İnsanların tahammül sınırları zorlandı zorlandı... Artık kontrollü de olsa "normalleşme" başladı. Yaz mevsimindeyiz. Halkın içeride tutulması, maske-mesafe koşulları gittikçe zorlaşmaktadır. Yeni varyantlar ve gelen Covid19 kaynaklı ölüm haberleri bir miktar tedirginlik verse dahi tercihler hayatın normal akışı yönündedir. Özellikle Rusya’da günlük 700’leri bulan ölümler, İngilizlerin bitmeyen yeni formüllerinin çözümsüzlüğü, Brezilya’nın çözülemeyen sorunu, Avustralya’nın ve İngiltere’nin yeniden kapanma eğilimi, İsrail’in herkesi aşılamasına rağmen yaşadıkları kolay anlaşılır durumlar değildir.
Buralardan gelen haberlerin sadece bir ekonomi için iyimser sonuçlar ifade etmesi yeterli olmayacaktır.
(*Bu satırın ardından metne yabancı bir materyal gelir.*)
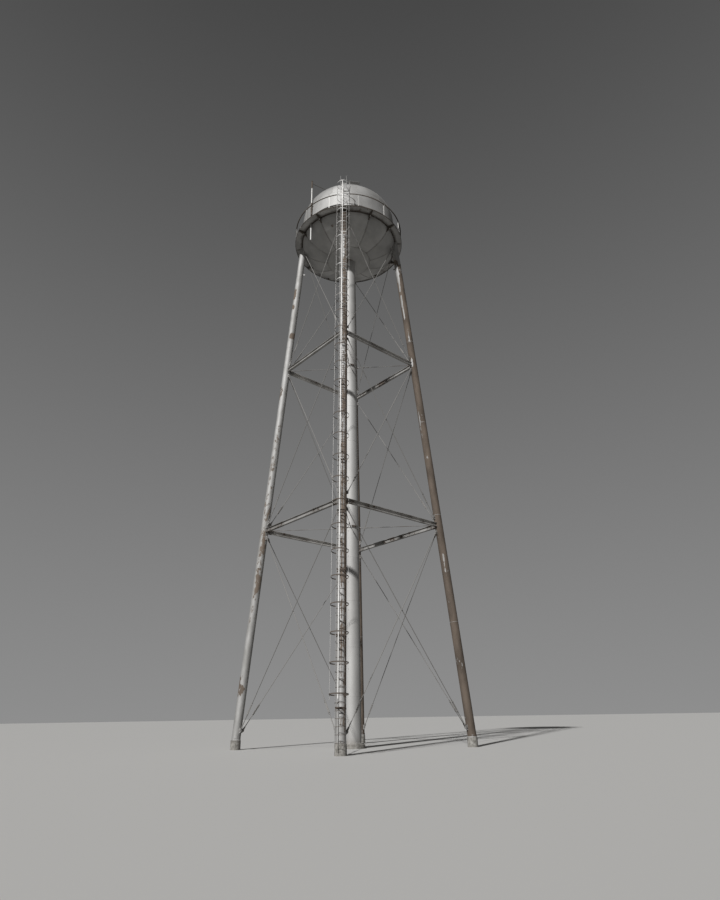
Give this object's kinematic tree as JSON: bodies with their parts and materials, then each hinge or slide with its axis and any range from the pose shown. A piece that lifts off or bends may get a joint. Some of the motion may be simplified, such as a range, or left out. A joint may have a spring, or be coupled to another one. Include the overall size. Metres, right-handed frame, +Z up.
{
  "type": "elevated water tower",
  "caption": "Steel water tank with domed roof and bowl-shaped bottom on leaning pipe legs, with central riser, crossed rods, balcony and caged ladder.",
  "frame": {"origin": "on the ground, on the riser's axis, at the centre of the four piers", "axes": "+Z up; +Y called north and +X east, each square to a side of the tower; the ladder climbs the leg at +X -Y"},
  "size_m": [9.772, 9.772, 37.57],
  "materials": {
    "tank_paint": "weathered satin aluminium paint with rust runs",
    "frame_paint": "peeling matt paint over rusted steel",
    "rod_steel": "worn paint on steel rod",
    "galvanised": "dull galvanised",
    "concrete": "rough weathered concrete"
  },
  "bodies": {
    "root": {"balcony_floor": "frame_paint", "balcony_handrail": "frame_paint", "balcony_mast": "galvanised", "leg_cage_1": "galvanised", "leg_cage_2": "galvanised", "leg_cage_3": "galvanised", "leg_cage_4": "galvanised", "leg_cage_5": "galvanised", "leg_cage_6": "galvanised", "leg_cage_7": "galvanised", "leg_cage_8": "galvanised", "leg_ladder_lower": "galvanised", "leg_ladder_upper": "galvanised", "leg_north_east": "frame_paint", "leg_north_west": "frame_paint", "leg_south_east": "frame_paint", "leg_south_west": "frame_paint", "lower_cross_rods_east": "rod_steel", "lower_cross_rods_north": "rod_steel", "lower_cross_rods_south": "rod_steel", "lower_cross_rods_west": "rod_steel", "lower_riser_ties": "rod_steel", "lower_strut_east": "frame_paint", "lower_strut_north": "frame_paint", "lower_strut_south": "frame_paint", "lower_strut_west": "frame_paint", "middle_cross_rods_east": "rod_steel", "middle_cross_rods_north": "rod_steel", "middle_cross_rods_south": "rod_steel", "middle_cross_rods_west": "rod_steel", "pier_north_east": "concrete", "pier_north_west": "concrete", "pier_riser": "concrete", "pier_south_east": "concrete", "pier_south_west": "concrete", "riser_pipe": "frame_paint", "roof_hatch": "tank_paint", "roof_vent": "tank_paint", "tank_bottom": "tank_paint", "tank_cage": "galvanised", "tank_ladder": "galvanised", "tank_roof": "tank_paint", "tank_shell": "tank_paint", "upper_cross_rods_east": "rod_steel", "upper_cross_rods_north": "rod_steel", "upper_cross_rods_south": "rod_steel", "upper_cross_rods_west": "rod_steel", "upper_riser_ties": "rod_steel", "upper_strut_east": "frame_paint", "upper_strut_north": "frame_paint", "upper_strut_south": "frame_paint", "upper_strut_west": "frame_paint"}
  },
  "joints": []
}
Bu yüzden dayanma gücü olan ve bu stresi yönetebilen ülkelerin bunu çözmesinin ya da süreci kabul edilebilir şekilde yönetmesi makul bulunabilir.
1 Temmuz itibariyle Türkiye, kontrollü bir serbestleşme dönemine girdi. 16 aydır bütün ülkeyi saran bu cendereden çıkmak istiyoruz. Ancak ne jeo-stratejik gerilimler ne de siyasetin koridorları rahatladı. Dokunduğumuz her yerden sesler geliyor. Ancak güvenlik riski dışında en büyük tehdit ekonomiden… Özellikle hayat pahalılığı, çarşı pazar fiyatları yaz sezonu sebebiyle fark edilmese de önümüzdeki üç ay iyi değerlendirilmek zorundadır.
Tekrarda fayda var: Covid19 sürecinde dahi ihracat için konuşulan rakamlar 200 milyar dolar seviyesindedir. Bunun turizmle desteklenen yanı 50 milyar dolara yükselmesi muhtemeldir. “Bu salgın olmasaydı…” demiyoruz… Pandemi sürecinin bütün planları alt üst ettiği bir gerçek. Türkiye, potansiyeli ile çevresinin de etkilerini lehine çevirebilecek bir güce sahiptir. Ticaret yolu olmaktan, ticaret üssüne dönüşebilecek yatırım hamleleri ile bu süreçlerin makul ve mantıklı yürütülmesi mümkündür.
Pandemi döneminde gerek kapanma gerekse de aşılama süreçleri ile kontrol altında tutulmaya çalışılan sürecin olumlu etkilerini, toplum olarak görmeye hazırız. Aşılamalar günlük milyon milyon devam etmektedir. Kritik eşiklerin aşılması, tedbirlerin devam etmesi aynı zamanda kontrollü kriz yönetimi Türkiye için başka fırsatların önünü açmaktadır.
Başka Türkiye yok. Moral bozmak, sağa – sola höykürmekle çözülecek bir mesele yok. Pandemi sürecimiz bitmedi!.. Kontrollü serbestleşmede, kontrolü kaybettiğimiz takdirde altı ay daha kapanma kaçınılmaz olacaktır. Eninde sonunda bu pandemi bitecek...
IMF ve Dünya Bankası Türkiye'nin, 2021 yılındaki büyüme tahminlerini son bir yılda defalarca revize etmiştir. Büyüme beklentileri %6-8 aralığındadır. Bunun da ötesinde bu beklentilerin üstünde bir sonuçla karşılaşmamız sürpriz olmayacaktır. IMF ve Dünya Bankası ile kredi derecelendirme kuruluşlarının ekonomiye yönelik tahminleri bunun ilk habercisidir.